The HNSW is essentially a multi layer NSW. Similar to a skip list, whenever a node is added to the graph, it is assigned a height probabilisticly with decaying probability as the height of the node increases. This means that each node will not just have one set of neighbors, but actually a set of neighbors for each level they are on.

Simplisticly, during the search, the inital node is chosen by selecting the last inserted node with the tallest height. From that node, a greedy search is conducted, starting with that initial tallest node and at the top level. The greedy search is constrained at that layer until a local minimum/nearest neighbor is found for that specific layer. For all the layers above the bottom layer (index 0), only one node is selected.

Once a node is selected and there are no closer nodes at that layer, the search continues with that node, except at the next layer down. Once the bottom layer has been reached, we extend the search to return k nearest neighbors instead of just the single closest one.

This architecture and strategy brings down the complexity of the search and insert operations to O(log(n)) on average.

The below interactive demonstration of HNSW shows how search is conducted. Pay attention to how search is conducted at each layer, with a neighborhood being constructed to find closer nodes at the current layer. The query node is highlighted in yellow. The current node with be the one with the animated dark blue/red border. Neighborhood search of nodes will highlight neigbors with a light blue fill. The most similar nodes returned from the search will be highlighted yellow.

k = 2
Auto-running graph traversal

HNSW Insertion and Search Deep Dive

The Hierarchical Navigable Small World (HNSW) algorithm introduces key enhancements over the Navigable Small World (NSW) model, focusing on search efficiency and queue management. The notable improvements include:

Fixed Entry Point: HNSW employs a static entry point for searches, unlike NSW’s dynamic approach. This change streamlines the search process and ensures consistent search performance.
ef Parameter for Search Quality: HNSW uses the ef (effective search parameter) to fine-tune search quality, a departure from NSW’s reliance on the number of multi-searches. This allows for more precise control over search outcomes.

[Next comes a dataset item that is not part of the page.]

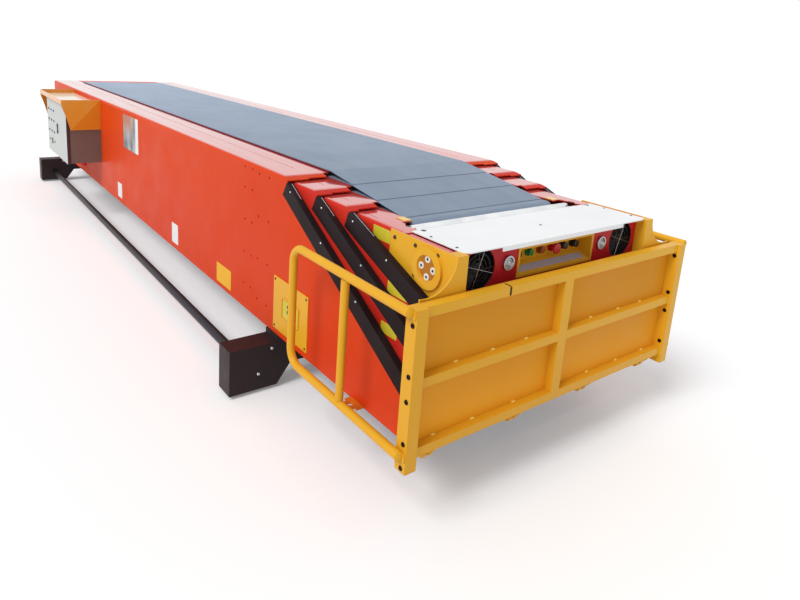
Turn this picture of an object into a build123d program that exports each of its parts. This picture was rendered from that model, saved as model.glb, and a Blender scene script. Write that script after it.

These advancements optimize search operations and contribute to HNSW’s superior performance in nearest neighbor searches.

HNSW further deviates from NSW with an enhances neighbor selection an heuristic. While HNSW can continue to use the simple neighor selection strategy of directly connecting to the closest elements (this is the strategy used in our prior NSW demonstration), the more sophisticated heuristic considers distances between candidates to ensure diverse directional connections. The heuristic method introduces two parameters: extendCandidates, which optionally expands the candidate set for densely clustered data, and keepPrunedConnections, allowing a fixed number of connections per element. The maximum connections per layer are governed by M max, with a distinct parameter M max0 for the ground layer. When a node’s connections exceed this limit, the algorithm prunes the list using the criteria from either selection method. In all scenarios, employing a heuristic for neighbor selection in the proximity graph (algorithm 4) consistently outperforms or matches the performance of naive nearest neighbor connections (algorithm 3). This advantage is most notable for low-dimensional data, high recall in mid-dimensional data, and highly clustered data. The Hierarchical NSW algorithm, when using heuristic-based connections, excels in clustered data scenarios by avoiding the pitfalls of search getting stuck at cluster boundaries.

The probabilistic function that determines a node’s height in the graph slightly deviates from the traditional skip list approach. The average number of layers for an element to be added in is a constant that depends on m_L:

E[l+1] = E[-\ln(\text{uniform}(0,1)) \cdot m_L]

Algorithm construction parameters such as (m_L) and (M*_max0) play crucial roles in maintaining the navigability of the small world graphs constructed. Setting (m_L) to zero, which corresponds to a single-layer graph, and (M*_max0) to (M), results in the creation of directed k-NN graphs known for their power-law search complexity, as previously studied. Conversely, setting (mL) to zero and (M_max0) to infinity yields NSW graphs characterized by polylogarithmic complexity. Introducing a non-zero value for (m*L) leads to the emergence of controllable hierarchy graphs, enabling logarithmic search complexity through the introduction of layers. To optimize the performance benefits of the controllable hierarchy, it’s essential to minimize the overlap between neighbors across different layers, which is achieved by reducing (m_L). However, decreasing (m_L) also increases the average number of hops required during a greedy search on each layer, adversely affecting performance. This trade-off suggests an optimal value exists for the (m_L) parameter. A simple yet effective choice for (m_L) is (1/\ln(M)), analogous to the skip list parameter (p = 1/M), ensuring minimal overlap between layers.

The remaining key construction parameter, (M), has an optimal range between 5 and 48, with the choice affecting both the algorithm’s memory consumption and its performance across different recalls and data dimensionalities. The selection of the (efConstruction) parameter should ensure a K-ANNS recall close to unity during the construction process, with 0.95 being sufficient for most applications. This parameter, as suggested, could potentially be auto-configured using sample data.

Graph Construction and Insertion

HNSW constructs its graph by assigning nodes to layers based on an exponentially decaying probability, starting the insertion with a greedy search to find the closest neighbors (ef closest) at the top layer. This process uses a dynamic candidate list, managed by two priority queues for efficiency, and the ef parameter to ensure search quality. As the search progresses to lower layers, the ef parameter increases to improve search recall, considering previously found neighbors for new connections. The algorithm balances connection diversity and proximity, maintaining a set number of connections per node, with excess connections pruned based on neighbor selection criteria. The insertion completes once connections at the base layer are established.

Search

The search algorithm mirrors the insertion logic but aims to return the closest neighbors. It similarly adjusts the ef parameter to modulate search quality, ensuring an efficient and effective neighbor search.